State the verdict out loud. Someone – ideally the product owner – says the phrase: “This is ready to build”, “Ready with these assumptions”, “Needs splitting”, or “Blocked on these red cards”. Saying it out loud matters. It’s the commitment, and it’s what everyone remembers when someone later asks “wait, did we decide about this?”
What Can Go Wrong
The monologue. The product owner explains the story for ten minutes while everyone listens politely. Recovery: Interrupt and cash the monologue in for cards: “Stop there. Can someone capture what they just said as a rule on a blue card?” Forcing people to write cards forces them to be precise. Stop if: The monologue restarts after a second redirect. The story isn’t ready for Example Mapping – it needs a longer conversation first, and you should schedule one.
The rabbit hole. The team is fifteen minutes into debating one edge case. Recovery: Cash it in as a red card: “This is a great question. Let’s put it on red and keep moving. We’ll come back to it or take it offline.” Stop if: The same edge case keeps surfacing after two red cards. There’s a deeper unknown and you need a time-boxed investigation outside the room before another Example Mapping session will land.
The empty table. Nobody is writing cards. The conversation is circular. Recovery: The story is too vague. Ask a sharply concrete question: “What’s the simplest version of this story? One subscriber, one action, one outcome. What happens?” If that produces a green card, you have a seed. Stop if: The room genuinely can’t answer the simplest version. The story needs discovery, not mapping.
The premature solution. Developers start debating database schemas and API signatures. Recovery: “Great implementation thinking – hold it for when you start the story. Right now we’re still mapping what should happen.” Stop if: They can’t hold the distinction after three prompts.

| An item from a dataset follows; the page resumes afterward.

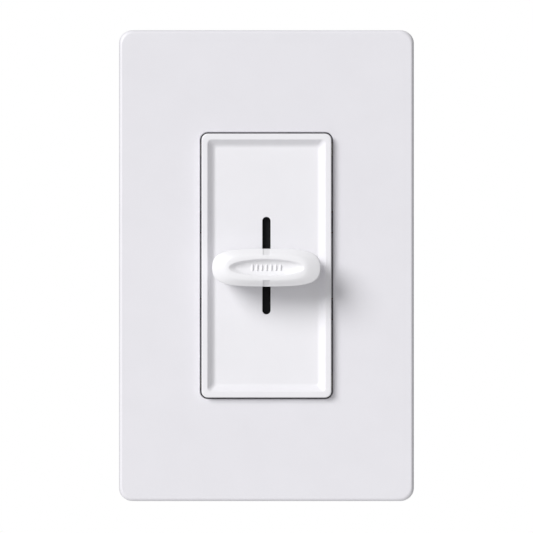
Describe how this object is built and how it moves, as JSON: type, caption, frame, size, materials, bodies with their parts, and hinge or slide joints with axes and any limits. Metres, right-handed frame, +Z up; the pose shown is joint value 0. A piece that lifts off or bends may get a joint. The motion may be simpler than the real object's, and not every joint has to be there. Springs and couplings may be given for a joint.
{
  "type": "slide dimmer switch",
  "caption": "Slide dimmer with an oval knob on a vertical slot, a recessed faceplate, a screwless wallplate, a metal yoke and a black back housing.",
  "frame": {"origin": "on the wall surface (the yoke's rear face), midway between the two box screws", "axes": "+Y into the wall, so the front faces -Y; +Z up; +X to the right as seen from the front"},
  "size_m": [0.0746, 0.0484, 0.119],
  "materials": {
    "plate_white": "fine satin gloss, near-white",
    "face_white": "fine satin gloss, near-white",
    "knob_white": "satin gloss, near-white",
    "adapter_white": "moulded, matt",
    "yoke_metal": "stamped sheet, satin",
    "screw_steel": "zinc plated",
    "white_enamel": "enamelled screw heads",
    "retainer_fibre": "vulcanised fibre",
    "ground_green": "green passivated",
    "nylon_grey": "moulded nylon",
    "shutter_black": "matt black film",
    "spring_steel": "polished strip",
    "contact_brass": "tinned brass strip",
    "rail_brass": "brass strip",
    "sheet_fibre": "insulating paper",
    "spacer_ivory": "moulded frame",
    "board_phenolic": "phenolic board",
    "track_carbon": "carbon film",
    "track_silver": "silvered film",
    "solder": "bright solder",
    "triac_black": "moulded epoxy",
    "tab_metal": "tinned copper tab",
    "lead_tin": "tinned wire",
    "pad_grey": "thermal pad",
    "core_yellow": "coated iron powder",
    "winding_copper": "enamelled copper wire",
    "film_yellow": "boxed film capacitor",
    "film_green": "dipped film capacitor",
    "diac_blue": "glass body, lacquered",
    "resistor_tan": "lacquered body",
    "trimmer_blue": "moulded case",
    "rotor_white": "moulded rotor",
    "terminal_brass": "brass strip",
    "housing_black": "moulded phenolic, matt"
  },
  "bodies": {
    "base": {"wallplate_cover": "plate_white", "wallplate_adapter": "adapter_white", "adapter_screws": "white_enamel", "faceplate": "face_white", "yoke": "yoke_metal", "box_screws": "screw_steel", "screw_retainers": "retainer_fibre", "ground_screw": "ground_green", "insulator_sheet": "sheet_fibre", "board_spacer": "spacer_ivory", "circuit_board": "board_phenolic", "resistance_track": "track_carbon", "collector_strip": "track_silver", "switch_rails": "rail_brass", "solder_joints": "solder", "triac_body": "triac_black", "triac_tab": "tab_metal", "triac_leads": "lead_tin", "triac_pad": "pad_grey", "triac_rivet": "screw_steel", "choke_core": "core_yellow", "choke_winding": "winding_copper", "filter_capacitor": "film_yellow", "timing_capacitor": "film_green", "diac": "diac_blue", "resistors": "resistor_tan", "component_leads": "lead_tin", "trimmer_base": "trimmer_blue", "terminal_plates": "terminal_brass", "terminal_screws": "terminal_brass", "back_housing": "housing_black", "housing_rivets": "screw_steel"},
    "slider": {"knob": "knob_white", "slide_actuator": "nylon_grey", "dust_shutter": "shutter_black", "drag_spring": "spring_steel", "wiper_carrier": "nylon_grey", "wiper_contact": "contact_brass", "switch_bridge": "contact_brass"},
    "trimmer": {"trimmer_rotor": "rotor_white"}
  },
  "joints": [
    {"name": "slider_travel", "type": "slide", "parent": "base", "child": "slider", "axis": [0, 0, 1], "range_m": [-0.009, 0.01]},
    {"name": "trimmer_turn", "type": "hinge", "parent": "base", "child": "trimmer", "pos_m": [0.0114, 0.0083, 0.0055], "axis": [0, 1, 0], "range_deg": [-120, 120]}
  ]
}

They’ll get more value from a design session.
The silent developer. A developer is in the room but not speaking, not writing, not asking for examples. Recovery: Name them and ask directly: “What’s the part of this story you’re most worried about implementing?” Worry is the fastest route to a red card. Stop if: They disengage completely. Something else is going on. Don’t try to fix it in-session.

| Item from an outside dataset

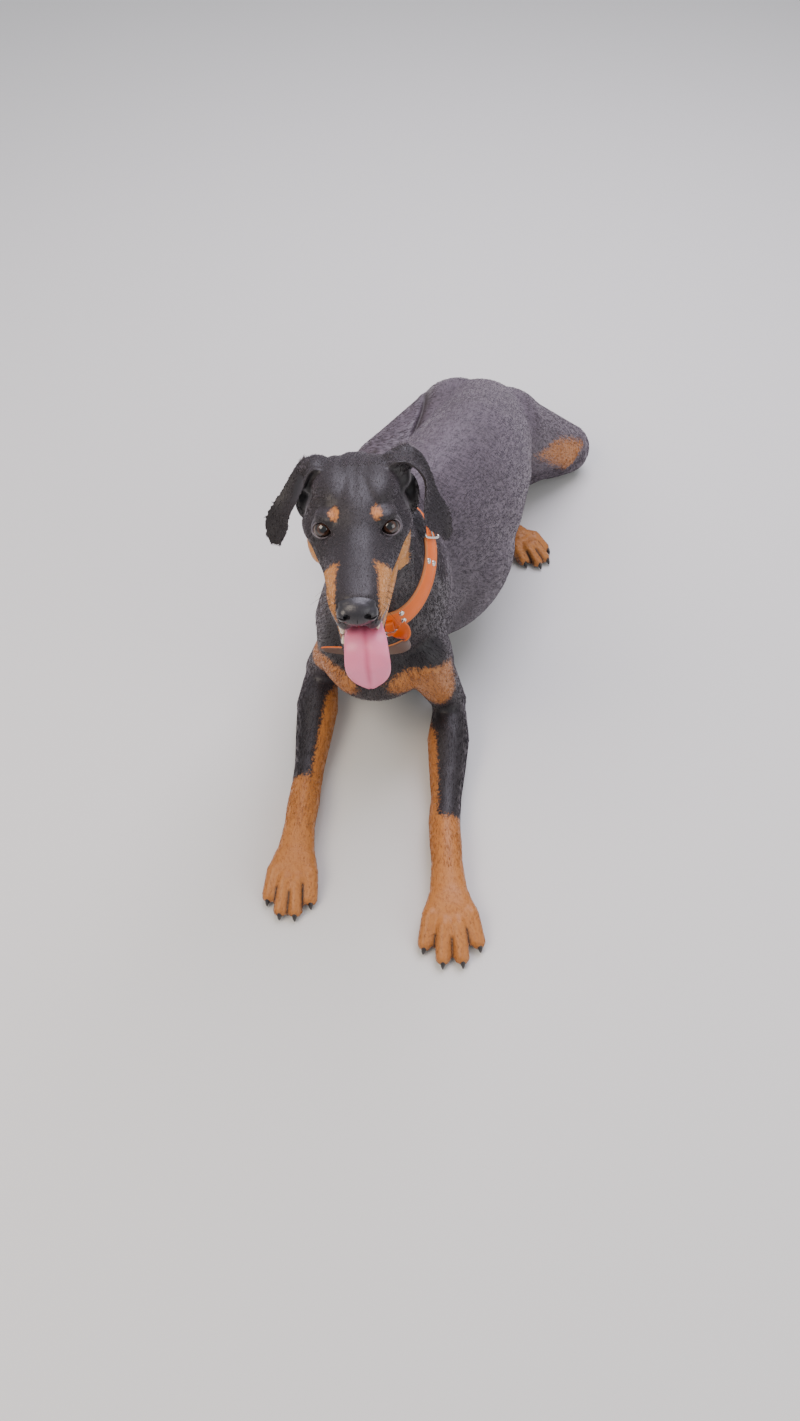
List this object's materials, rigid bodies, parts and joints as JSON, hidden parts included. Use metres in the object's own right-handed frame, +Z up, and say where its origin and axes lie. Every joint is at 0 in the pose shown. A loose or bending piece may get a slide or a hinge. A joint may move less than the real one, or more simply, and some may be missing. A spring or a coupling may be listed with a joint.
{
  "type": "doberman pinscher, dog, lying",
  "caption": "Still life-size young doberman pinscher lying on its chest, head raised, mouth open with the tongue out, hanging ears, short tail and a leather collar.",
  "frame": {"origin": "centre of the dog's bounding box in plan, on the floor that it lies on", "axes": "the muzzle and forelegs point along -Y, the dog's left side is +X and +Z is up"},
  "size_m": [0.4736, 0.9444, 0.4792],
  "materials": {
    "coat": "short glossy black coat",
    "rust_coat": "short rust-tan coat",
    "nose_skin": "moist black nose skin",
    "tongue_flesh": "wet pink tongue",
    "eyeball": "dark brown wet eye",
    "collar_leather": "orange leather",
    "collar_steel": "polished steel"
  },
  "bodies": {
    "root": {"buckle": "collar_steel", "chest": "coat", "collar_band": "collar_leather", "d_ring": "collar_steel", "ear_left": "coat", "ear_right": "coat", "eye_left": "eyeball", "eye_right": "eyeball", "forearm_left": "rust_coat", "forearm_right": "rust_coat", "forepaw_left": "rust_coat", "forepaw_right": "rust_coat", "head": "coat", "hindfoot_left": "rust_coat", "hindfoot_right": "rust_coat", "hindquarters": "coat", "neck": "coat", "nose_pad": "nose_skin", "ring_loop": "collar_leather", "rivet_1": "collar_steel", "rivet_2": "collar_steel", "rivet_3": "collar_steel", "rivet_4": "collar_steel", "strap_end": "collar_leather", "tail": "coat", "thigh_left": "coat", "thigh_right": "coat", "tongue": "tongue_flesh", "upper_arm_left": "coat", "upper_arm_right": "coat"}
  },
  "joints": []
}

The reverse map. The team writes blue cards directly from existing acceptance criteria and never generates green cards at all. Common in teams who’ve been running Example Mapping for six months – the ritual survives but the discovery has died. Recovery: Cover the blue cards with paper and ask for examples first. “Forget what we wrote. Tell me a real scenario for this story – a specific subscriber doing a specific thing on a specific Tuesday.” Once a green card lands, uncover the blues and see if they survive. Stop if: The room can’t produce a green card without seeing the rules. Example Mapping has degenerated into AC-rephrasing theatre; the story needs different discovery work first.
The committee verdict. The product owner defers to the developers when stating the readiness call. Recovery: Ask them directly: “Product owner, what do you want to do with this story?” The verdict is theirs to state. Stop if: They can’t or won’t make a call. The story isn’t owned. Don’t add it to the sprint until it is.
Next Steps
The session ends; the work begins.
Same day, the facilitator:
- Photographs the card layout (one shot from above is enough – it’s only one table)
- Transcribes the rules into the story’s acceptance criteria in the tracker
- Transcribes the green cards as test scenarios, in BDD format if the team uses it
- Writes the red cards into the tracker as open questions, each one with an assigned owner and a date
This week, the product owner:
- Chases every red card to closure. Each red card needs one of two outcomes before the story enters a sprint: answered, or assumed-and-named. The product owner owns the choice. An answered red card folds back into the rules and examples; a named assumption gets written on the back of the card and goes into the story description so the team building it knows what they’re betting on. High-stakes assumptions – the kind where the wrong call breaks the plan – get tested via Assumption Mapping before the sprint commits. A red card that’s neither answered nor assumed is a production bug rehearsed.
- States the verdict in writing. Update the story with “Ready to build”, “Needs splitting”, or “Blocked on [red cards]”. The verdict is the single most valuable artefact from the session.
- Splits the story if it needs splitting. Each rule with its examples can often become its own story. Don’t defer the split until sprint planning – the shape is freshest now.
- Walks the acceptance criteria back to the developers. They were in the room, but the transcribed criteria may look different from what they remember. Five minutes of “does this match what we decided?” prevents the slow drift between session and sprint.
Ongoing, the team:
- Runs Example Mapping for every story before it enters a sprint. It takes twenty-five minutes and consistently prevents the mid-sprint “but I thought it meant…” conversations that cost days.
- Tracks the red card rate. If it’s trending upward, stories are arriving at Example Mapping too raw – push for better discovery upstream.
- Keeps the green cards visible during the sprint. They’re the tests, and having them on the team board keeps “done” honest.
Variants
Story Level (default). One user story about to enter a sprint, twenty-five minutes, three to five people. Output: rules, examples, questions, build/split/defer verdict. This is what most teams need, and the rest of this post describes it.
Epic Level. A cluster of related stories in an epic, ninety minutes, multiple passes with breaks between them. Output: a rough split of the epic into buildable stories. Reach for this when you’re trying to decide how to break up a large feature area; it’s really three or four Story Level sessions stacked together.
Remote. A Miro or Mural board with the four card colours pinned, video call for the conversation. Slightly slower (the rhythm of “write a card, place a card” is faster in person), but the structure transfers cleanly. Use one shared cursor: only the facilitator places cards, prompted by the team, to keep the layout legible.
Pre-sprint sweep. Run six or eight Story Level sessions back-to-back with a fifteen-minute break in the middle, twice a week. Three hours total but it surfaces the entire next sprint’s worth of unknowns in one sitting. Best for teams whose backlog grooming has slipped and stories arrive at planning underprepared.